TO: Joint Procedure Committee
FROM: Andy Forward
DATE: September 10, 2009
RE: Rule 3.4, N.D.R.Ct., Privacy Protection for Filings Made With the Court; Rule 41, N.D. Sup. Ct. Admin. R., Access to Court Records
The Supreme Court has reviewed the comments received regarding Rules 3.4 and 41 and has returned these rules to the Committee for further review and changes. Numerous comments were received from district court clerks about the difficulties of implementing the rules. Staff has prepared amendments to Rules 3.4 and 41 based on the comments received. The proposed amendments are attached for the Committee's discussion. The May changes have been left intact and the new changes are highlighted.
Many of the clerks felt they should not be responsible for reviewing documents for protected information; it should be the responsibility of the parties filing the documents to make sure protected information is redacted. It is proposed that a new subdivision (b) be added to Rule 3.4 to indicate it is the parties' responsibility to make sure no protected information is contained in filed documents. The language of the amendment is similar to Minn. Gen. R. Prac. 11.02(a) and the Advisory Committee Notes to Fed.R.Civ.P. 5.2, which are provided.
Rule 3.4(f) has created some confusion regarding use of the word "seal." There was a comment questioning whether placing confidential documents in a red folder on the left side of the file would satisfy the requirement "file an unredacted version of the document under seal," or whether the documents must be physically sealed in an envelope. Subdivisions (d) and (g) also use the term "seal," as does Fed.R.Civ.P. 5.2, which is similar to Rule 3.4. The Committee may wish to consider using a different word other than "seal," such as "confidential."

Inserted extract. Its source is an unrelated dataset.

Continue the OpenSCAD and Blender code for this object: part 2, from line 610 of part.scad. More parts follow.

There were also comments from the clerks regarding Rule 3.4(f) and (g). Some clerks are not in favor of separately docketing redacted and unredacted documents under 3.4(f). They believe it is confusing and creates extra work. The clerks also believe filing a reference list should be mandatory, not optional under 3.4(g)(1). One suggestion may be to delete 3.4(f) and make mandatory the filing of a reference list under 3.4(g)(1). Additionally, it is proposed that the term "confidential information form" be used in 3.4(g)(1) and (2) rather than the term "reference list." The term "reference list" comes from Fed.R.Civ.P. 5.2 and the term "confidential information form" comes from Minn. Gen. R. Prac. 11.02(a). A proposed Appendix H, Confidential Information Form, is attached for the Committee's review. It is patterned after Minnesota's Form 11.1, Confidential Information Form, which is also attached.

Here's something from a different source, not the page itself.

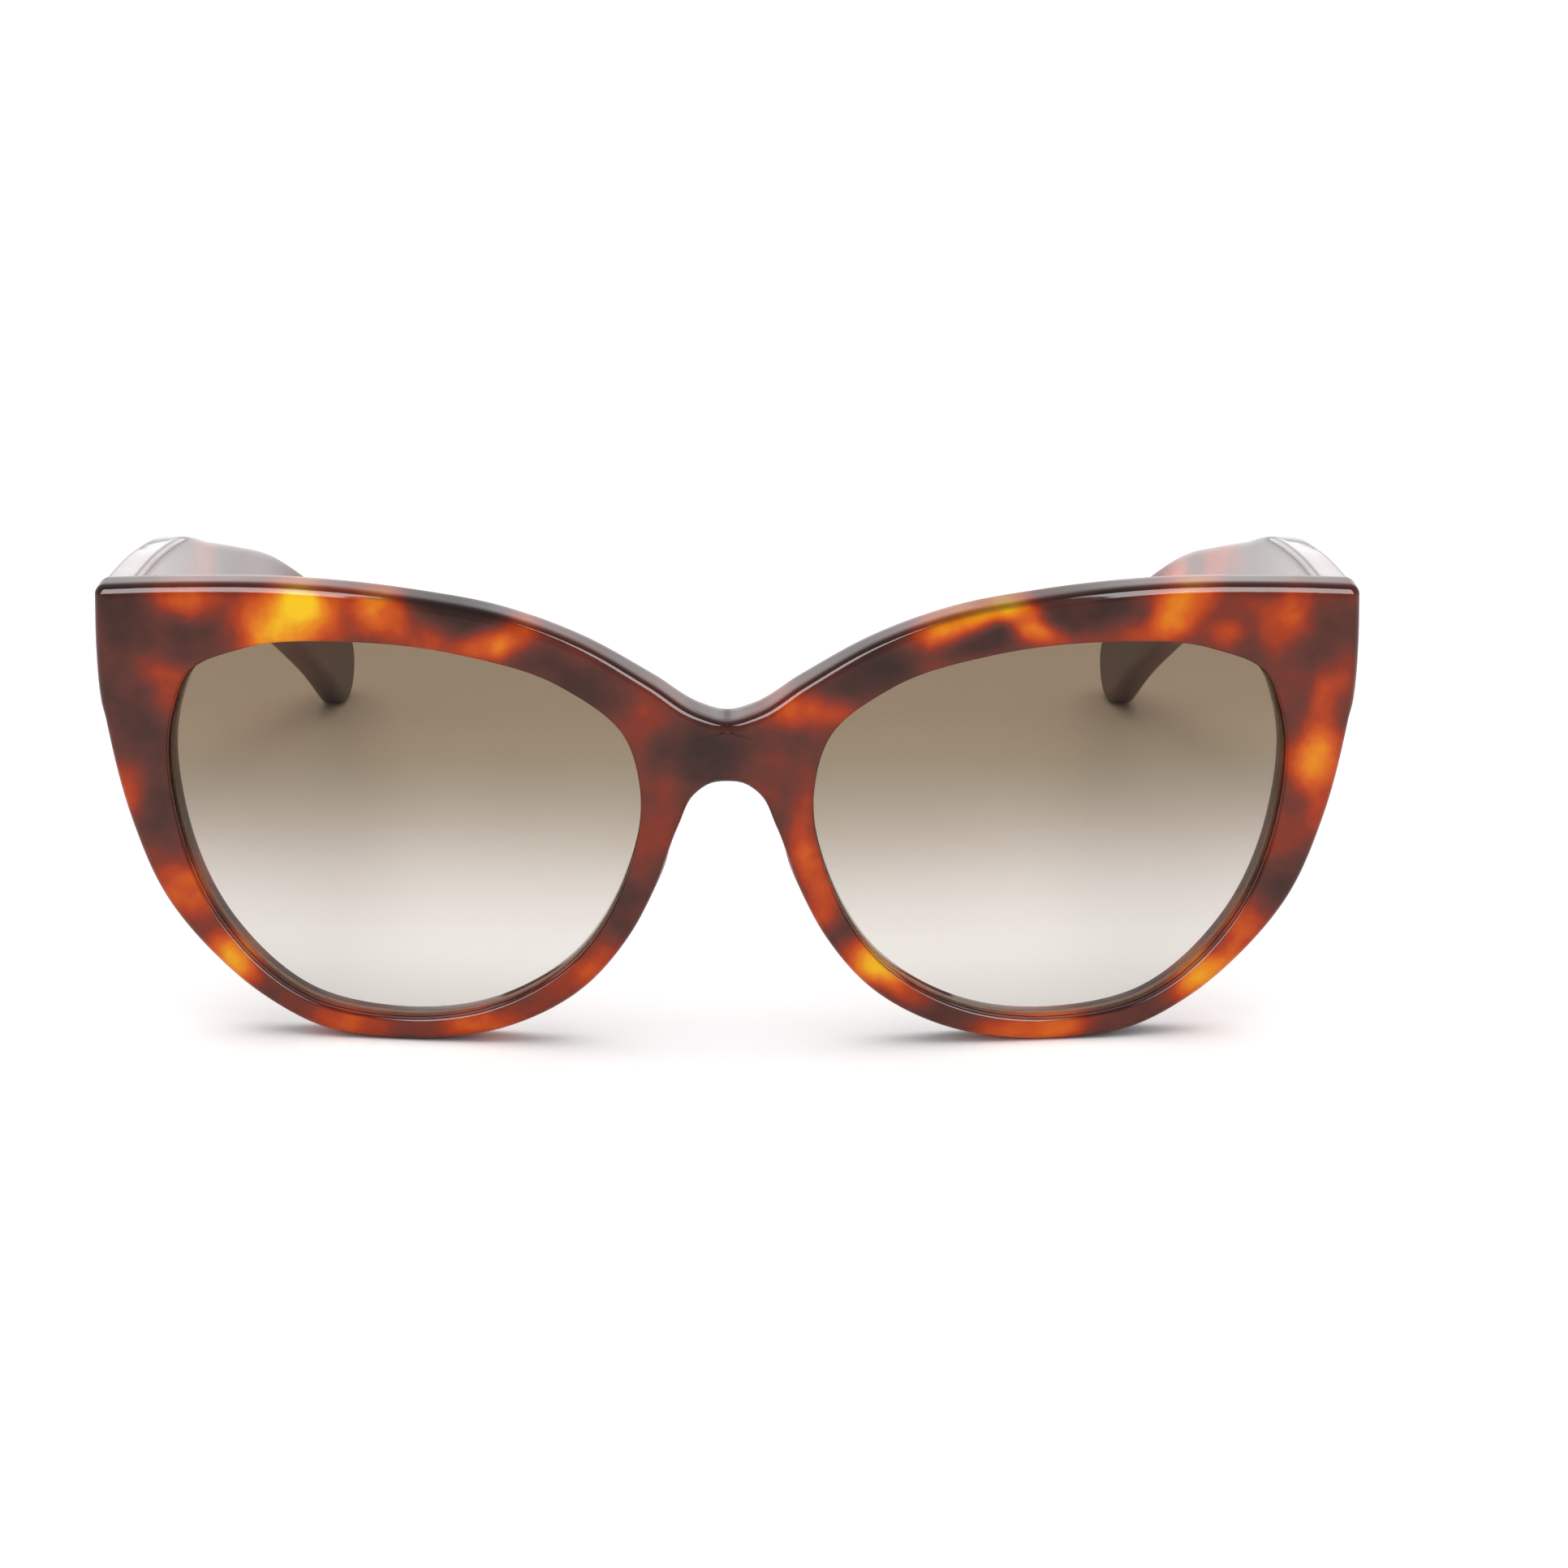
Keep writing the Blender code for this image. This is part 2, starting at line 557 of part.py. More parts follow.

There was a suggestion from the Court regarding Rule 3.4(g)(2), which was deleted at the May meeting. It is proposed that it be left in, but changed to read "when known," the prosecutor must file a confidential information form that includes the defendant's social security number and birth date. This is an attempted compromise between the prosecutors and the clerks.
The primary concern regarding Rule 41 deals with how documents containing protected information filed before March 1, 2009 (when Rule 3.4 was adopted), should be handled when requested by a member of the public. The clerks feel more work has been placed on them because they have been checking the documents for protected information and then redacting the protected information. It was the Court's opinion that the clerks should not have to review documents filed before March 1, 2009, for protected information. Therefore, it is proposed that a new Section 3(c) be added to indicate the clerks are not required to review and redact information in a court record filed before the adoption of Rule 3.4. The language of the amendment is similar to the comment to Wash. GR 31(e).

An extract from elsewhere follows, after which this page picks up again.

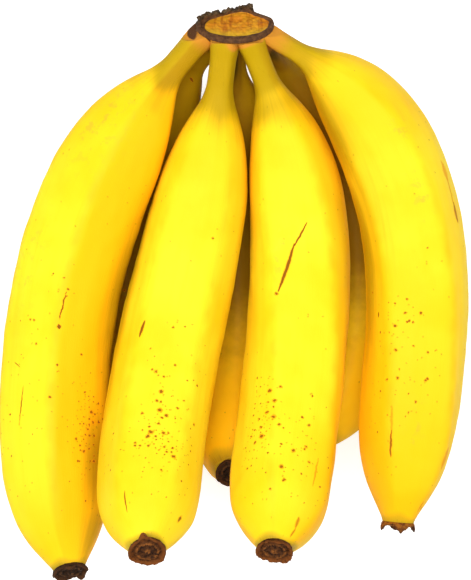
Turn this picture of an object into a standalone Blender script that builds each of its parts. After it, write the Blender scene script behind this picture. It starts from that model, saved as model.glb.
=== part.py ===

It was suggested there be a procedure by which a party could request that protected information be removed from a document filed before March 1, 2009. Section 6 of Rule 41 deals with requests to prohibit public access to information in court records. It is proposed that a new Section 6(a) be added to allow a party or nonparty to request redaction of protected information from court records filed before March 1, 2009. The process would allow the clerk of court to redact protected information specified in Rule 3.4(a). A party would have to obtain a court order under Section 6(b) to prohibit access to information not specified in Rule 3.4(a).
Staff was asked to check how Minnesota deals with requests for documents that may contain protected information. Rule 11, Minn. Gen. R. Prac., Submission of Confidential Information, was adopted in 2005. Minnesota's Rules of Public Access to Records of the Judicial Branch became effective in 1988. Staff spoke with Sandy Nelson, Clay County Court Operations Supervisor, about how Minnesota handles requests for documents that may contain protected information. Ms. Nelson said the clerks will review the document and will redact any protected information. She said there are not a lot of requests for documents containing protected information, such as documents that are part of a family law or probate case.
Another concern of the clerks deals with probate, guardianship, and conservator cases. Many clerks feel these cases should not be accessible to the public because they contain a lot of protected and confidential information. If the Committee decides these cases should be restricted, an amendment could be added to Rule 41, Section 5 to reflect this.